Chi era Amelia Piccinini?

Ma chi era Amelia Piccinini? Confesso, è la domanda che mi sono fatta quando ho saputo della targa stradale che in suo onore sarebbe stata inaugurata lo scorso 21 gennaio e che è stata in effetti apposta su una casa affacciata sul piazzale che si apre tra via Piave, via Giulio e via Santa Chiara a Torino.
Amelia Piccinini è stata un’atleta italiana, informa Wikipedia, ed è un fatto che lo sport femminile non ha mai goduto di grande fama ed è stato per lungo tempo, se non proprio osteggiato, considerato una curiosità su cui magari spendere qualche osservazione ironica, e comunque non una cosa importante. Dagli anni ‘70 del secolo scorso, per la levatura e il successo anche mediatico di personaggi come Sara Simeoni, Novella Calligaris, Valentina Vezzali, Manuela Di Centa e tante altre, l’immagine dello sport femminile è cambiata, anche se le cariche ai vertici delle Federazioni continuano tuttora a rimanere saldamente nelle mani degli uomini, e uomini sono solitamente anche gli allenatori delle squadre femminili. Alla cerimonia  del 21 gennaio, per dire, i “cavalierini” al tavolo dei relatori portavano tutti, guarda caso, nomi di uomini.
Insomma quello dello sport è un mondo ancora molto “maschile”: pare resistere pervicacemente, in quest’ambito, quel “tetto di cristallo” che impedisce il riconoscimento delle capacità delle donne ai livelli alti, quelli dirigenziali, e in passato le sportive hanno dovuto superare pregiudizi che hanno resistito a lungo, sull’incompatibilità tra sport a livello agonistico e femminilità. Ancora oggi capita di trovare, in qualche sito internet, accanto al nome di una donna come Amelia Piccinini, l’aggettivo “mascolina”, giusto per non lasciar sfuggire l’occasione di sottolineare che sì, insomma, l’immagine femminile deve corrispondere a ben precisi canoni, e se ciò non avviene lo si deve far osservare, perché comunque quella “decorativa” è una funzione fondamentale per ogni donna, sportiva o no. Per l’altro sesso, ovviamente, questo non vale, o non vale allo stesso modo.

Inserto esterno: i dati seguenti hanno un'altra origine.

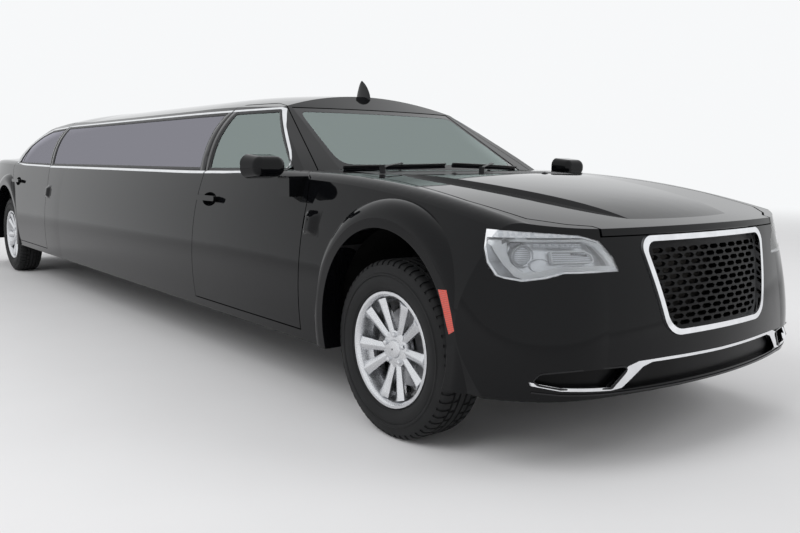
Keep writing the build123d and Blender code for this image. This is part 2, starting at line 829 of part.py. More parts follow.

Torino non spicca per una particolare attenzione alla memoria femminile, se è vero quanto ha affermato recentemente Claudia Giuliani, presidente Soroptimist di Ravenna, nella sua relazione al Terzo Convegno dell’Associazione Toponomastica femminile, cioè che nel capoluogo piemontese su 86 nuove intitolazioni stradali negli ultimi 14 anni solo tre sono a donne.
Per questo fa piacere che uno spazio cittadino, proprio nel Quadrilatero, cuore della città, sia stato dedicato alla memoria di una grande atleta del passato come Amelia Piccinini, che si distinse in diverse specialità, in particolare nel getto del peso, per il quale raggiunse il secondo posto nelle Olimpiadi di Londra, le prime dopo la guerra, nel 1948. Piemontese (era nata ad Alessandria nel 1917), atleta portacolori della Venchi Unica, in patria Piccinini faceva scintille, e si aggiudicò ben venti medaglie d’oro nei campionati italiani di Atletica leggera, quattro nel salto in lungo, quattro nel pentathlon, e ben dodici nel getto del peso, dove dava il meglio, sbaragliando tutte le connazionali. Morì nella nostra città, dopo averle dato lustro a livello nazionale e internazionale, nel 1979, ma solo ora, a distanza di ben trentacinque anni, si è pensato a ricordare il suo nome.
È a un’occasione particolare, infatti, che dobbiamo il riconoscimento del valore di questa atleta. L’anno che è da poco iniziato vede Torino come “Capitale dello sport”; nell’ambito delle manifestazioni connesse, la città ha deciso di intitolare dieci spazi, nelle diverse circoscrizioni, ad atleti e atlete. Per la precisione, a otto atleti e a due atlete. Un’altra targa sarà dedicata infatti alla torinese Edera Cordiale, anche lei argento, ma nel lancio del disco, nelle stesse olimpiadi del 1948.
Due a otto, in perfetto stile torinese, insomma, con qualche concessione alle nuove esigenze, ma con molta misura, senza strafare. Sappiamo che quello dello sport non è il campo più adatto, ma ci piacerebbe che anche a Torino iniziasse a farsi avanti l’idea che sia necessario riequilibrare l’odonomastica cittadina con l’obiettivo di una effettiva parità di genere, principio cui spesso ci si richiama ma che si stenta ad applicare nella realtà.